Angels sent by God to guide me,
Be my light and walk beside me,
Be my guardian and protect me,
On the paths of life direct me.
~Barbara Mark and Trudy Griswald
Nicholas’ pillow and bed are littered with hair; he will soon join the many little bald-headed people. His brown eyes just got bigger in contrast to the growing expanse of pale skin where his hair used to be. With a jolt I realize he looks like a kid with cancer. I need to leave the room, and have my first big, hot tears and snotty nose, brokenhearted, cancer-educated cry since his diagnosis. God has not been a big part of my life, but I’m praying now. My first Mom died when I was five years old, then Dad died when I was pregnant with Frankie, but children are not supposed to die before their parents.
Today he keeps vomiting; heaving like he would turn inside out because there is nothing left inside him. And he hasn’t pooped since Tuesday, but he hasn’t eaten anything to poop out. The nurses give him Gravol, taking his temperature, touching him with warm hands. He sleeps, even his lips are pale, between bouts of sickness.
Dr. Derek, one of the oncologists, takes us into the bad news meeting room and says he is worried about the continuing peripheral count of blasts (immature cancer cells) in Nick’s blood work. He would like to see much less. The peripheral count is the cancer cells that have filled the bone marrow and spilled out into the blood stream.

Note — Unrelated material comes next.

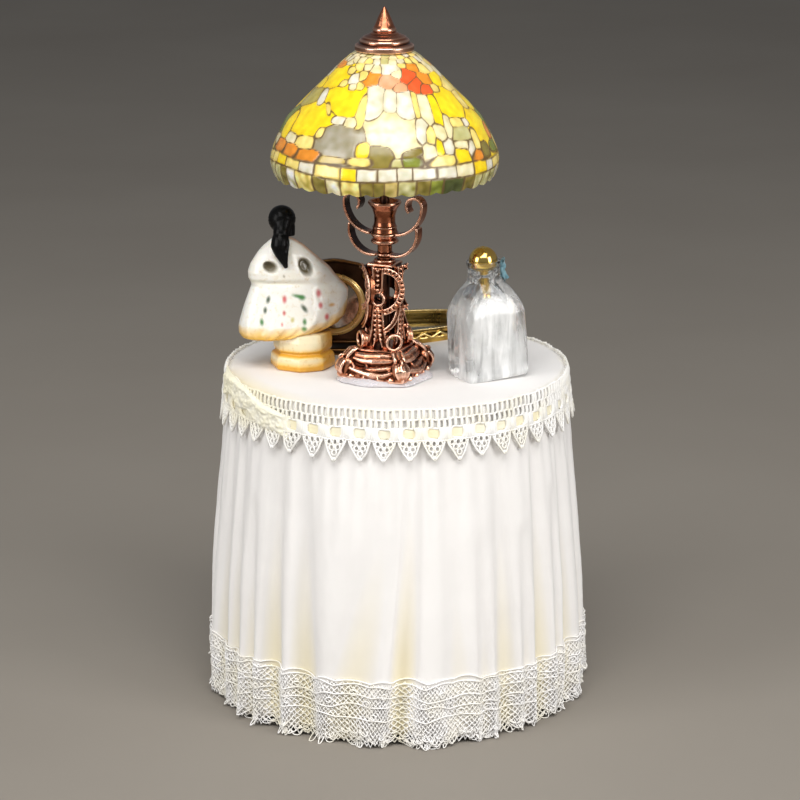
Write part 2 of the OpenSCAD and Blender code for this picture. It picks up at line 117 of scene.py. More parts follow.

Nick is quiet and restless in his bed. I unfold the sleeping cot next to the wall and ready it with sheets. It’s better than some of the camping I’ve done. Nick’s Dad says it kills his back.
He watches TV. I lie on my side and watch his face. His profile shows a pink feverish- looking cheek. I’m thinking of home and fresh smelling, damp -haired, pajama-clad boys spread out on the couch or living room floor after having a bath and before sleep. We turn out the light by 10:30 p.m.